Do ponto de vista genético, observou, os brasileiros possuem ascendentes de todos os grupos étnicos. Os defensores das cotas também estão negando que, no período da escravidão, nações africanas vendiam negros de outros grupos e que, no país, muitos negros também se tornaram proprietários de escravos: “Há uma mitologia extraordinária para ocultar jogo político que não tem nada a ver como o século dezenove”, afirmou.
Para o representante da organização não-governamental (ONG) Campanha Nacional pelo Direito à Educação, Daniel Cara, o projeto em discussão permite a prática da diversidade e do convívio social efetivo e real entre os alunos no âmbito do sistema educacional. Ele acredita que a política vai fazer com que os alunos da classe média possam voltar para as escolas públicas. Daniel Cara aproveitou para citar relatório emitido em 2008 pela Universidade de Brasília (UnB) com os resultados obtidos pela primeira turma de cotistas – os que ingressaram em 2004 na universidade. De acordo com o relatório, o desempenho desses alunos foi pontuado em 3,9 (em uma gradação de 0 a 5), acima da média da instituição, que é de 3,8. O documento indica também que apenas 1% dos 378 alunos que ingressaram na UnB pela política de cotas naquele ano abandonou seus cursos.
Wellington do Carmo Faria, da Coordenação Nacional do Movimento dos Sem Universidade (MSU), também destacou o caráter suprapartidário do projeto de reserva de vagas e apontou como principal característica da proposta a possibilidade de propiciar o equilíbrio entre as classes sociais e as raças no Brasil. Para ele, a segurança pública também vai melhorar se esse equilíbrio na sociedade for melhorado.

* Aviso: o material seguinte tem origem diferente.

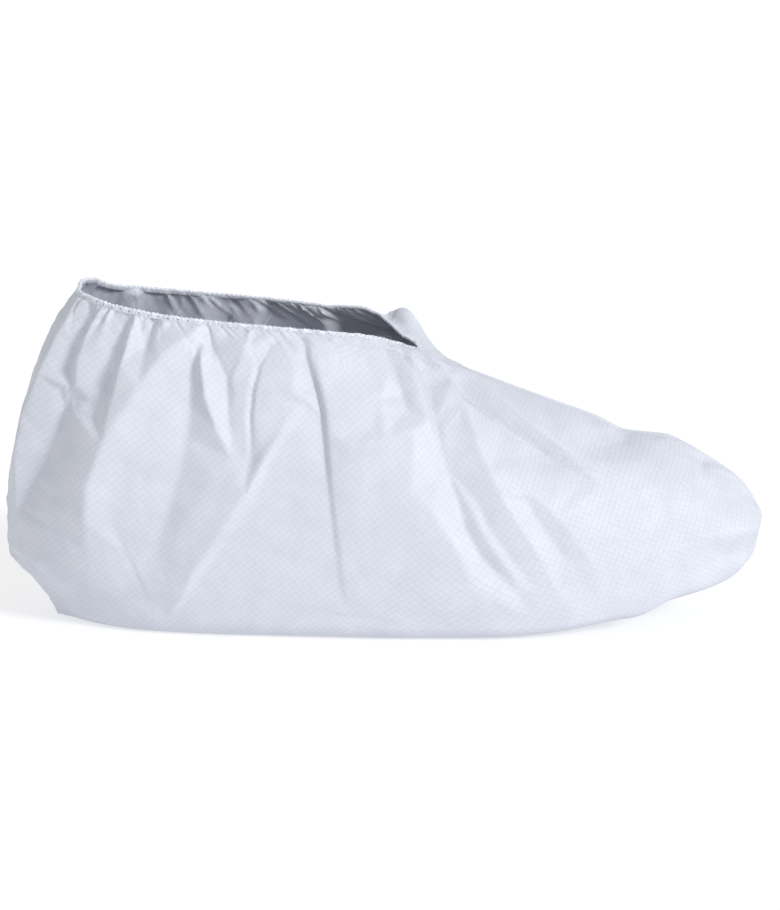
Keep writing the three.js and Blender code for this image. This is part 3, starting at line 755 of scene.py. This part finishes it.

Falando em nome do Fórum da Educação Indígena, Rosani Fernandes Kaingang, mestranda de Direito, defendeu a proposta, declarando ser uma das beneficiárias de uma ação afirmativa. Para ela, é justo que exista algum tipo de política que reduza a situação de exclusão em que vivem alguns grupos, como é o caso dos indígenas: “Se o Estado é plural e ético, tem que pensar em critérios diferentes para acesso a essas pessoas tão excluídas. Essa seria uma forma de esses grupos firmarem sua identidade. Isto é justo, adequado e eficiente”, afirmou.